Date: 21.06.2024

by Adam Dworak

Potential Ban on Philippine Offshore Gaming Operators Could Displace 22,000 Workers

The Philippine Department of Labor and Employment has warned that approximately 22,000 Filipinos working for legal offshore gaming operators in the Metro Manila region could face job losses if online gaming companies are banned in the country.

The Risk of Job Losses

Labor Secretary Bienvenido Laguesma highlighted this concern in a television interview on Thursday, amidst ongoing debates about banning the formerly named Philippine Offshore Gaming Operators (POGOs). Laguesma emphasized the significant employment challenge that would arise if legitimate POGO firms were shut down, as it would directly impact many workers.

“We have a big challenge or problem to face if the operations of legitimate POGO firms will be closed because it will affect the employment of some workers,” Mr. Laguesma said, as cited by the Manila Standard newspaper.

Regulatory Changes and Employment Data

In July of the previous year, the Philippine Amusement and Gaming Corp (Pagcor) approved new regulations for POGOs, now referred to as “Internet Gaming Licensees” (IGLs).

According to official data, from January to April this year, around 8,000 alien employment permits were issued to foreign workers employed in licensed IGLs in the country, with most of these workers being Vietnamese and Chinese.

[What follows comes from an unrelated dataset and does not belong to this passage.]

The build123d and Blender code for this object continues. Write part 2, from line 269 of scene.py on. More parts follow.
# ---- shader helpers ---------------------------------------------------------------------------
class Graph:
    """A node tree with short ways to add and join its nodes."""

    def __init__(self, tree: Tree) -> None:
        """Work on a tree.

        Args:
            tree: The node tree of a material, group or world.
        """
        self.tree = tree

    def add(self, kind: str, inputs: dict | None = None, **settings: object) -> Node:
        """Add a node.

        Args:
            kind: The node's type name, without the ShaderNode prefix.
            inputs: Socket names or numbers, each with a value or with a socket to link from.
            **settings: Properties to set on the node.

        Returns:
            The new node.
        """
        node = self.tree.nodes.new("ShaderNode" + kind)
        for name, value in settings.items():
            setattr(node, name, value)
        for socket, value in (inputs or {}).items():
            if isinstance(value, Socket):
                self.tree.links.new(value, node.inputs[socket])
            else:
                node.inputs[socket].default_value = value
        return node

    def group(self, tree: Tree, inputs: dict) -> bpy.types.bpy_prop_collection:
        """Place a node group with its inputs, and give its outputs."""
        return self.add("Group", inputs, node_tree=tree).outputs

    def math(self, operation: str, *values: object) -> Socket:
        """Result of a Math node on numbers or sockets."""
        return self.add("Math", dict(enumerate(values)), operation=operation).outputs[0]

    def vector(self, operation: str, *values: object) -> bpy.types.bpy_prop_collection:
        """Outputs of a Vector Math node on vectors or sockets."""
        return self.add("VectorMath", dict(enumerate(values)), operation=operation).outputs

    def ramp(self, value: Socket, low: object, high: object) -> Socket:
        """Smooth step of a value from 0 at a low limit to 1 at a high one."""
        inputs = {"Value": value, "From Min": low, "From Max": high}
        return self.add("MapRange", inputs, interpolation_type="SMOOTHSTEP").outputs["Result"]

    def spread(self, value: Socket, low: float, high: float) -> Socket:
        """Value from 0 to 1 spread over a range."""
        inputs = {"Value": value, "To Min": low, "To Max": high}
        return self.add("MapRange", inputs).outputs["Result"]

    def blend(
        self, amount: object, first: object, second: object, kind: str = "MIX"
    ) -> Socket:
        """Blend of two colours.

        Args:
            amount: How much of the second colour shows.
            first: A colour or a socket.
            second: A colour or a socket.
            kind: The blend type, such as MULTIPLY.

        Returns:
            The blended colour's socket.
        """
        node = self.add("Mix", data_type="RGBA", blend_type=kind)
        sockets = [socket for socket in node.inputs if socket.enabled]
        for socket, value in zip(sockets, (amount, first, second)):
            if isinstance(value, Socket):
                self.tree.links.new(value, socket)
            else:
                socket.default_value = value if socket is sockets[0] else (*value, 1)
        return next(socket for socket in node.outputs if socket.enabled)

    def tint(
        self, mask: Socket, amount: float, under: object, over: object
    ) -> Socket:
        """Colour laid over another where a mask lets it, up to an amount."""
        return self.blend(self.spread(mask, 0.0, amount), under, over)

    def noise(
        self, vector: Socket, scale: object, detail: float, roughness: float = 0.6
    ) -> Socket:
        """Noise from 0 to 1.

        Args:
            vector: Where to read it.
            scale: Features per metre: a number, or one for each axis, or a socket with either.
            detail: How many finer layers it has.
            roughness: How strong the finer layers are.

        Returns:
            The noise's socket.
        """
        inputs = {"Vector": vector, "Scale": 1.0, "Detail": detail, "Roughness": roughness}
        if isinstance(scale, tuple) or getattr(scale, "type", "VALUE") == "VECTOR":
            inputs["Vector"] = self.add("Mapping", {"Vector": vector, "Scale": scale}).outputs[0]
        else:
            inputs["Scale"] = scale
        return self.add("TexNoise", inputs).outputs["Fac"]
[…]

The Department of Labor and Employment has pledged to tighten its screening of foreigners applying for permits to work in the country’s offshore gaming sector. This measure aims to ensure that foreign workers in the sector comply with all necessary regulations and standards.

The Debate Over Offshore Gaming Operators

The call to ban offshore gaming operators in the Philippines has gained momentum following recent raids against some companies operating in the nation. The Chinese embassy in Manila has also advocated for a ban, claiming that Philippine offshore operators are “detrimental to both Philippine and Chinese interests” and negatively affect “China-Philippines relations.”

Despite these calls, Pagcor recently converted 13 provisional IGL permits to full ones, increasing the number of IGL permit holders allowed to offer gaming services to customers offshore to 40.

In late May, Philippine Senator Sherwin Gatchalian filed a bill seeking to outlaw the operations of offshore gaming operators in the country. This legislative move reflects growing concerns about the impact of these operators on national interests and relations with other countries.

Mr. Laguesma noted that his department is preparing to support workers who might be affected by any potential ban on offshore gaming operators. This includes exploring various employment support and retraining programs to help displaced workers find new opportunities.